© Paulo Abreu e Lima

sexta-feira, 22 de novembro de 2013

complexidades

O mundo é de centramentos e eu tenho dias. Há os que me apertam de manhã cedo, ainda na escada, numa correria que conheço ao pormenor do instintivo que já nem se pensa, só isso justifica as inúmeras coisas que faço sem saber, desligo sempre a luz, fecho sempre a água, tranco sempre a porta, e isto sem rigor obstinado da verificação patológica. Era o que mais me faltava. Não sei a cor dos vasos dos vizinhos, não decorei a marca dos carros, não conheço o que vestem e como se penteiam, a normalidade tem dessas coisas, e é por ela que eu reparo sempre na moça do primeiro andar, carregada de estilo e muito vestida de preto a lembrar o gótico quase morto, versão elegantíssima. Percebi entretanto que tatuou uma andorinha perto das mãos, que espreita por entre as camisolas de manga arregaçada e voa muito alto, mesmo à frente dos vizinhos do lado. Voar muito alto é um sonho de todos, e é por isso que eu aprecio a adolescência até ao infinito, interessa-me lá que ela mexa com os sistemas certinhos da adultez da sociedade.
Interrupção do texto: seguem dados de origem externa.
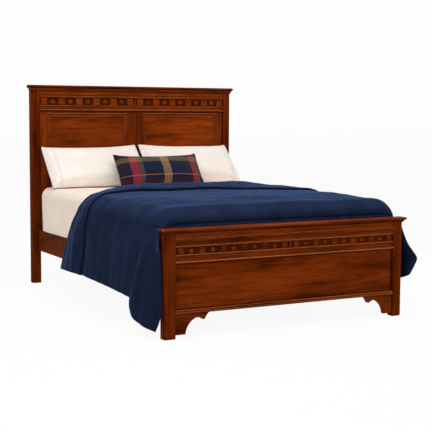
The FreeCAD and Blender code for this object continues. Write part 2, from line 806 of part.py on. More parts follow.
def make_mattress_set():
    """Foundation, mattress and the sheet that hangs to the side rails."""
    half = mattress_width / 2
    write("foundation", plan_block(half - 2, mattress_foot, mattress_head, slat_top + soft_gap,
                                   mattress_bottom, mattress_corner))
    write("mattress", soft_block(half, mattress_foot, mattress_head, mattress_bottom + soft_gap,
                                 mattress_top, mattress_corner, mattress_edge_round))
    end = sheet_end_ease + sheet_thickness
    low = rail_top + sheet_hem_gap
    outside = soft_block(sheet_half, sheet_foot, mattress_head + end, low, sheet_top,
                         mattress_corner, sheet_edge_round)
    inside = soft_block(sheet_half - sheet_thickness, mattress_foot - sheet_end_ease,
                        mattress_head + sheet_end_ease, low - 1, sheet_top - sheet_thickness,
                        mattress_corner - sheet_thickness, sheet_edge_round - sheet_thickness)
    write("sheet", outside.cut(inside))


def foot_bend():
    """Radius of the comforter's underside where it turns down at the foot."""
    return sheet_edge_round + comforter_foot_gap


def drape_line(half, edge, shoulder, top, crown, left, right):
    """Steps from the right hem up, over the crowned top and down to the left hem."""
    belly = comforter_belly
    turn = edge * (1 - math.cos(math.radians(45)))
    lift = (top - shoulder) * math.sin(math.radians(45))
    return [
        (((half + right[0]) / 2 + belly, (shoulder + right[1]) / 2), (half, shoulder)),
        ((half - turn, shoulder + lift), (half - edge, top)),
        ((0, top + crown), (edge - half, top)),
        ((turn - half, shoulder + lift), (-half, shoulder)),
        ((-(half + left[0]) / 2 - belly, (shoulder + left[1]) / 2), (-left[0], left[1])),
    ]


def drape_section(y, left, right, fold, dip, walled):
    """A closed slice across the comforter, its underside lowered by a dip at the foot end.

    A walled slice is filled down to the side rails.
    """
    thick = comforter_thickness + fold
    edge = comforter_edge_round
    roof = sheet_top + soft_gap
    shoulder = roof - edge - comforter_shoulder_drop
    radius = foot_bend() + comforter_thickness
    run = max(sheet_foot + sheet_edge_round - y, 0.0)
    outer_top = roof + thick - radius + math.sqrt(max(radius ** 2 - run ** 2, 0.0))
    inner_top = roof - dip
    left_in = (left[0] - thick, left[1])
    right_in = (right[0] - thick, right[1])
    steps = drape_line(comforter_half + thick, edge + thick, shoulder, outer_top,
                       comforter_crown + comforter_loft, left, right)
    steps.append((-left_in[0], left_in[1]))
    if walled:
        level = sheet_top - comforter_foot_drop
        steps += [(-comforter_half, level), (comforter_half, level), right_in]
    else:
        under = drape_line(comforter_half, edge, shoulder, inner_top, comforter_crown,
                           right_in, left_in)
        steps += [((-middle[0], middle[1]), (-end[0], end[1])) for middle, end in under]
    return wire("xz", y, right, *steps)


def foot_corner(side, low, slices):
    """A corner of the comforter hanging past a foot post; side is +1 on the right."""
    wires = []
    for y, x_top, z_top, x_low, rise, belly, thick in slices:
        z_low = low + rise
        middle = ((x_top + x_low) / 2 + belly, (z_top + z_low) / 2)
        outline = [(x_low, z_low), (middle, (x_top, z_top)), (x_top - thick, z_top),
                   (x_low - thick, z_low)]
        wires.append(wire("xz", y, *outline))
    corner = Part.makeLoft(wires, True, True)
    return corner if side > 0 else mirrored(corner)


def comforter_slices():
    """Where the slices along the bed lie, and both hems there: a low corner at the left foot,
    then shallow folds that swell and sink in turn."""
    side = comforter_half + comforter_thickness + comforter_flare
    hem = comforter_hem
    wall = sheet_foot - comforter_foot_gap
    bend = foot_bend()
    near = bend * math.tan(math.radians(15))
    fold_start = comforter_head_edge - comforter_fold_width
    corner = wall + comforter_corner_length
    low = comforter_corner_hem
    slices = [(wall, (side, low), (side, hem + 10), 0.0, bend - near),
              (wall + near, (side, low + 4), (side, hem + 8), 0.0, near),
              (wall + bend - near, (side, low + 8), (side, hem + 4), 0.0, 0.0),
              (corner, (side + 7, low + 32), (side - 5, hem), 0.0, 0.0)]
    first = corner + 33
    last = fold_start - 6
    for index in range(5):
        swell = comforter_swell * (-1) ** index
        y = first + (last - first) * index / 4
        slices.append((y, (side - swell, hem - 14 + 4 * index), (side + swell, hem), 0.0, 0.0))
    for index in range(4):
        swell = comforter_swell * (-1) ** index
        y = fold_start + (comforter_fold_width + 5) * index / 3
        slices.append((y, (side + 14 - swell + 5 * index, hem + 2), (side + 14 + swell, hem),
                       comforter_fold_extra, 0.0))
    return slices


def make_comforter():
    """The comforter: top, two hanging sides, foot drop, foot corners and turned-back band.

    It is one cloth, divided at the foot into three solids that meet face to face: the drop
    behind the footboard, and the two corners that hang past its posts.
    """
    slices = comforter_slices()
    body = Part.makeLoft([drape_section(*one, False) for one in slices], True, True)
    wall, left, right, fold, dip = slices[0]
    depths = [wall, wall - comforter_thickness / 2, wall - comforter_thickness]
    drop = Part.makeLoft([drape_section(y, left, right, fold, dip, True) for y in depths],
                         True, True)
    reach = comforter_reach
    free = post_outer + cap_overhang_side + post_clearance
    past = foot_back + post_clearance + 4
    thick = comforter_thickness
    right_corner = foot_corner(1, comforter_hem, [
        (wall + 14, free - 14, 540, right[0] - 3, 12, 4, 9),
        (wall - 6, free + 6, 520, free + 34, 26, 5, 11),
        (past, free + 33, 485, free + 48, 42, 6, thick),
        (past - 24, reach - 20, 425, reach - 20, 42, 16, thick),
        (past - 48, reach - 7, 385, reach - 12, 110, 6, 9)])
    left_corner = foot_corner(-1, comforter_corner_hem, [
        (wall + 14, free - 14, 540, left[0] - 3, 4, 4, 9),
        (wall - 6, free + 6, 520, free + 34, 2, 5, 11),
        (past, free + 33, 485, free + 44, 0, 6, thick),
        (past - 22, free + 36, 430, free + 46, -6, 8, thick),
        (past - 44, free + 36, 380, free + 44, -10, 6, 9)])
    swing = comforter_head_edge - comforter_fold_slant
    brow = comforter_half - comforter_edge_round
    edge = prism("xy", 0, head_height,
                 (-reach - 50, foot_front), (reach + 50, foot_front), (reach + 50, swing),
                 (comforter_half + 10, swing),
                 ((comforter_half - 40, swing + comforter_fold_slant * 0.55),
                  (brow - 60, comforter_head_edge - 22)),
                 ((0, comforter_head_edge), (60 - brow, comforter_head_edge - 22)),
                 ((40 - comforter_half, swing + comforter_fold_slant * 0.55),
                  (-comforter_half - 10, swing)),
                 (-reach - 50, swing))
    cloth = body.common(edge).fuse([drop, right_corner, left_corner])
    split = free + 0.5
    ahead = box(-reach - 50, reach + 50, wall - 200, wall, 0, head_height)
    behind_board = box(-split, split, wall - 200, wall, 0, head_height)
    write("comforter", cloth.cut(ahead))
    write("comforter_foot_drop", cloth.common(behind_board))
    write("comforter_foot_corners", cloth.common(ahead.cut(behind_board)))


def cushion(width, height, depth):
    """A pillow standing on its long edge: full in the middle, drawn in between its corners.

    It is the part that three outlines share: a lens seen from the end, a longer lens seen from
    above, and a face whose four sides bow inward.
    """
    half = width / 2
    bulge = depth * 0.95
    pull = height * 0.03
    end_view = prism("yz", -half, half, (0, 0), ((-depth / 2, height / 2), (0, height)),
                     ((depth / 2, height / 2), (0, 0)))
    top_view = prism("xy", 0, height, (-half, 0), ((0, -bulge), (half, 0)),
                     ((0, bulge), (-half, 0)))
    face = prism("xz", -depth, depth, (-half, 0), ((0, pull), (half, 0)),
                 ((half - pull, height / 2), (half, height)), ((0, height - pull), (-half, height)),
                 ((pull - half, height / 2), (-half, 0)))
    return end_view.common(top_view).common(face)


def lean_on(shape, x, seam_y):
    """Leans a cushion back and seats it on the sheet with its lower seam at a given place."""
    shape.rotate(Vec(0, 0, 0), Vec(1, 0, 0), -pillow_lean)
    lowest = shape.optimalBoundingBox(False, False).ZMin
    shape.translate(Vec(x, seam_y, sheet_top + soft_gap - lowest))
    return shape


def make_pillows():
    """Two white pillows against the headboard and a checked cushion in front of them."""
    lean = math.radians(pillow_lean)
    pillow_seam = head_front - pillow_wall_gap - pillow_height * math.sin(lean)
    offset = (pillow_depth + lumbar_depth) / 2 - lumbar_nestle
    lumbar_seam = pillow_seam - offset / math.cos(lean)
    across = pillow_width - 2 * pillow_side_gap
    pillow = lean_on(cushion(across, pillow_height, pillow_depth), pillow_width / 2, pillow_seam)
    write("pillow_right", pillow)
    write("pillow_left", mirrored(pillow))
    write("checked_cushion",
          lean_on(cushion(lumbar_width, lumbar_height, lumbar_depth), lumbar_shift, lumbar_seam))


def make_bed():
    """Writes every node of the bed."""
    os.makedirs("parts", exist_ok=True)
    make_footboard()
    make_headboard()
    make_rails()
    make_slats()
    make_mattress_set()
    make_comforter()
    make_pillows()


make_bed()
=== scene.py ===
"""A dressed double panel bed: the look of its stained cherry frame and its bedding.

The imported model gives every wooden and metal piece. This file gives them their finishes, cuts the
frieze's rosettes and the screws, and makes the bedding: foundation, mattress, sheet, comforter,
two pillows and a checked cushion. Lengths are in millimetres in the sizes and in metres in meshes.
"""
from __future__ import annotations

import logging
import math
from dataclasses import dataclass, field
from enum import Enum
from typing import Any

import bmesh
import bpy
import numpy as np
from mathutils import Matrix, Vector


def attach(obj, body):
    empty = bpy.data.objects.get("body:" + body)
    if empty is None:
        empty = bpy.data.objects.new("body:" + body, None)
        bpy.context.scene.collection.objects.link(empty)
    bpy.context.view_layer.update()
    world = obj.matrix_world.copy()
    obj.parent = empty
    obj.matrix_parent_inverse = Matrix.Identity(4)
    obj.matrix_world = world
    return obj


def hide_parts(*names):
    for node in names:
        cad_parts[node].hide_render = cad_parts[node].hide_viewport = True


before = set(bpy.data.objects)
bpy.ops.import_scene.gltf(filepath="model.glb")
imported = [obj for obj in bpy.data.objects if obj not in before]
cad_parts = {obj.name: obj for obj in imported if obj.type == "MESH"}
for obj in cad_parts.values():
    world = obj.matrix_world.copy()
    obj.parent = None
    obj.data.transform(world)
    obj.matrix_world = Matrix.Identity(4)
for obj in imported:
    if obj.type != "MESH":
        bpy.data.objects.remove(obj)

Tree, Node, Socket = bpy.types.NodeTree, bpy.types.Node, bpy.types.NodeSocket
Point = tuple[float, float, float]
Points = tuple[Point, ...]
Pairs = tuple[tuple[float, float], ...]
Colour = tuple[float, float, float, float]

MM = 0.001
REPORT = logging.getLogger("panel_bed")

# Heights and places that several pieces share, in mm, as the frame has them.
SHEET_TOP = 654.4
SHEET_FOOT = -955.5
HEAD_FACE = 996.5
MATTRESS_FOOT = -949.5
MATTRESS_HEAD = 955.5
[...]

É dela em diante que se voa mais baixo, por ter de ser, por não mais se saber, também por querer. Troca-se com ligeireza a ambição pelo nexo, o vértice pela recta, o contingente pelo certo, e esquecemos, com o tempo esquecemos, de como é que se vê o mundo com olhos de cima. O problema maior surge quando queremos matar esses olhos nos que ainda sabem. Um acto vergonhoso, comparável a um homicídio complexo, que deveria como tal ser punido por lei.